HELP! Husband of 25+ years in love with former colleague, wants poly relationship

Sorry Autumn, I don't see it as a huge breach of trust. He didn't act on it. He may have very well struggled with the thoughts, but kept it to himself. How many people are in LTR and can talk to their SO about that? When he hit a point that he could safely talk to his wife, Boom, a fight? Until my present wife I had had poly feelings that I did not understand, she is the first woman I can honestly talk too, I cherish that.

From my read of her first post, he approached the other woman about having an affair, they decided against it, but then they spent a lot of close emotional time together on a joint vacation, and when she asked her husband if anything was happening, he lied to her.

She viewed that as a huge breach of trust, and I agree. He did take actions here, it wasn't limited to just feelings. If I was in her shoes, I'd feel betrayed and hurt. Not because he fell in love, but because he lied to her about it and pursued it without her knowledge.

He didn't have to tell her his feelings and start a fight, but if he was going that route he also didn't have to take any actions in pursuit of the other woman. And he didn't have to lie. I'm not saying he's a bad guy, and I'm sure he felt his actions were justified (duh) but I can at least see that part of why she'd feel hurt and betrayed. Hope that helps explain my position!
 
I want to thank everyone for their thoughts on our problem and my feelings surrounding it. I appreciate the perspective and it has been helpful (not that I don't still have questions though!). I have a few people to respond to and will as I have time today.
 
Hi Slyfox,

Just so I've got the narrative straight ... the coworker your husband was crushing on ... and H ... are the same person, is that right?

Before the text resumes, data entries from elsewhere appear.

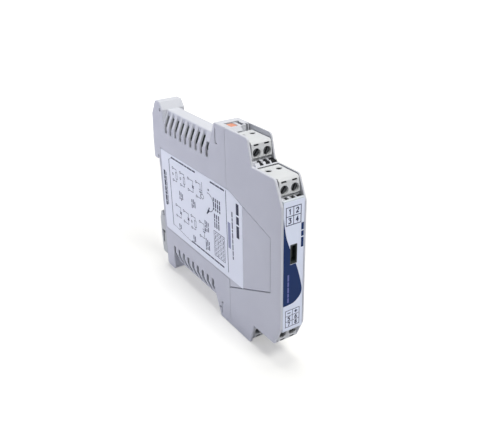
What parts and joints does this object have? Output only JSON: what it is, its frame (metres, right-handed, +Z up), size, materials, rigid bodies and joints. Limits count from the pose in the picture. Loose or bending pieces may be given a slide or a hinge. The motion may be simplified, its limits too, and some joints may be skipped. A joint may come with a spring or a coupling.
{
  "type": "temperature transmitter",
  "caption": "Slim rail-mounted temperature transmitter with stepped plug-in screw terminals, data socket, side label, vented rear and a sprung foot catch.",
  "frame": {"origin": "middle of the rail seat: midway along the width, on the middle line of the 35 mm rail, in the face that rests on the rail", "axes": "+Z up, +Y from the front face back to the rail, X along the rail"},
  "size_m": [0.0126, 0.114, 0.1002],
  "materials": {
    "housing": "fine-grained moulded plastic, light grey",
    "panel": "fine-grained moulded plastic, light grey",
    "front_label": "printed film, satin",
    "side_label": "printed film, satin",
    "catch": "moulded plastic, grey-green",
    "spring_steel": "drawn wire",
    "lever": "moulded plastic, orange",
    "plug": "moulded plastic, white",
    "screw_steel": "zinc-plated",
    "clamp_brass": "nickel-plated",
    "header": "moulded plastic, black",
    "pin_brass": "tin-plated",
    "board": "coated glass-fibre board",
    "socket_body": "moulded plastic, black",
    "ferrite": "ferrite core",
    "chip": "moulded package",
    "capacitor": "moulded package"
  },
  "bodies": {
    "housing": {"base_housing": "housing", "front_housing": "housing", "front_panel": "panel", "front_label": "front_label", "side_label": "side_label", "foot_spring": "spring_steel", "header_top_front": "header", "header_top_rear": "header", "header_bottom_front": "header", "header_bottom_rear": "header", "pins_top_front": "pin_brass", "pins_top_rear": "pin_brass", "pins_bottom_front": "pin_brass", "pins_bottom_rear": "pin_brass", "main_board": "board", "usb_socket": "socket_body", "transformer": "ferrite", "converter_chip": "chip", "logic_chips": "chip", "capacitors": "capacitor"},
    "catch": {"foot_catch": "catch"},
    "lever_top": {"release_lever_top": "lever"},
    "lever_bottom": {"release_lever_bottom": "lever"},
    "terminal_top_front": {"plug_top_front": "plug", "screws_top_front": "screw_steel", "clamps_top_front": "clamp_brass"},
    "terminal_top_rear": {"plug_top_rear": "plug", "screws_top_rear": "screw_steel", "clamps_top_rear": "clamp_brass"},
    "terminal_bottom_front": {"plug_bottom_front": "plug", "screws_bottom_front": "screw_steel", "clamps_bottom_front": "clamp_brass"},
    "terminal_bottom_rear": {"plug_bottom_rear": "plug", "screws_bottom_rear": "screw_steel", "clamps_bottom_rear": "clamp_brass"}
  },
  "joints": [
    {"name": "foot_slide", "type": "slide", "parent": "housing", "child": "catch", "axis": [0, 0, -1], "range_m": [0, 0.003], "stiffness_N_per_m": 600, "springref_m": -0.004, "deforming": ["foot_spring"]},
    {"name": "lever_top_hinge", "type": "hinge", "parent": "housing", "child": "lever_top", "pos_m": [0, -0.0649, 0.0494], "axis": [-1, 0, 0], "range_deg": [0, 30]},
    {"name": "lever_bottom_hinge", "type": "hinge", "parent": "housing", "child": "lever_bottom", "pos_m": [0, -0.0649, -0.0494], "axis": [1, 0, 0], "range_deg": [0, 30]},
    {"name": "unplug_top_front", "type": "slide", "parent": "housing", "child": "terminal_top_front", "axis": [0, -1, 0], "range_m": [0, 0.012]},
    {"name": "unplug_top_rear", "type": "slide", "parent": "housing", "child": "terminal_top_rear", "axis": [0, -1, 0], "range_m": [0, 0.012]},
    {"name": "unplug_bottom_front", "type": "slide", "parent": "housing", "child": "terminal_bottom_front", "axis": [0, -1, 0], "range_m": [0, 0.012]},
    {"name": "unplug_bottom_rear", "type": "slide", "parent": "housing", "child": "terminal_bottom_rear", "axis": [0, -1, 0], "range_m": [0, 0.012]}
  ]
}
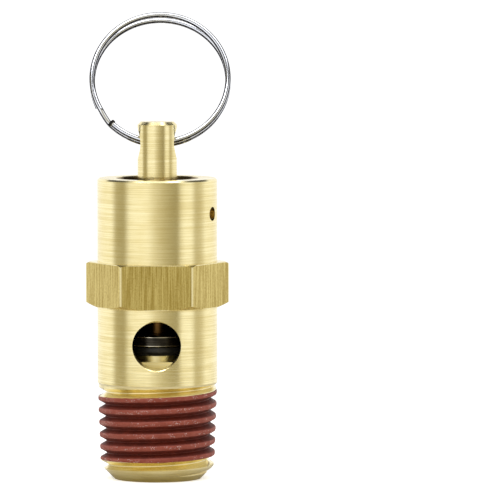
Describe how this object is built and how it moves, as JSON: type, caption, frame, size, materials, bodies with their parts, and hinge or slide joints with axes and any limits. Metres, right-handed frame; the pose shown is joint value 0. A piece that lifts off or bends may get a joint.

As for advice, I think really you just have to give it some time. Your feelings will probably get less stressful eventually. In the meantime, it's probably useful to learn and study more about polyamory, both on this forum and in books such as More than Two and Opening Up.

I'll continue to follow this thread and see if there's anything else I can think of.
Sincerely,
Kevin T.
 
Update from OP

Just following up. Counseling is going well. Between sessions talk and feelings are up and down, feels a bit like a roller coaster LOL. I love him so much and want to be with him the rest of my life, he says the same. I'm getting past my hurt, trying to look forward. I'm still trying to figure out how to trust him completely again. Before this revelation I had complete trust in him. After I find myself wondering who he's texting, emailing and meeting. Suspect it's a self preservation defensive control mode that my mind thinks is helpful, as in "I'm going to not let myself get hurt by him again, I'll find out for myself first." I've never given that one thought before. Husband wants to continue family get togethers with us and H, wants me and H to get to know each other better, with the "possibility" of any number of outcomes, as he puts it. From one side just all good friends to other other side friends that share emotions and sex together. I've said I will keep an open mind to the "possibilty" of some sort of future relationship between our families. I've agreed to do things with H and get to know her on my terms and she wants the same. We are spending the day together next week. Now, to be completely transparent, he says THEY have never discussed polyamory, so ultimately she may not even be interested in that, so in my mind this is something very important to get out in the open, that it is something husband is thinking is a possibilty. Pretty critical I think. He asked me last night to research polyamory with him. This initially caused a huge adrenalin dump for me, why? I think just the unknowns, sense of losing something in our relationship, losing "us" and "me." After much discussion I have agreed to research and study on it with him and to keep an open mind. That's about it for an update for now. Thanks for the supportive posts.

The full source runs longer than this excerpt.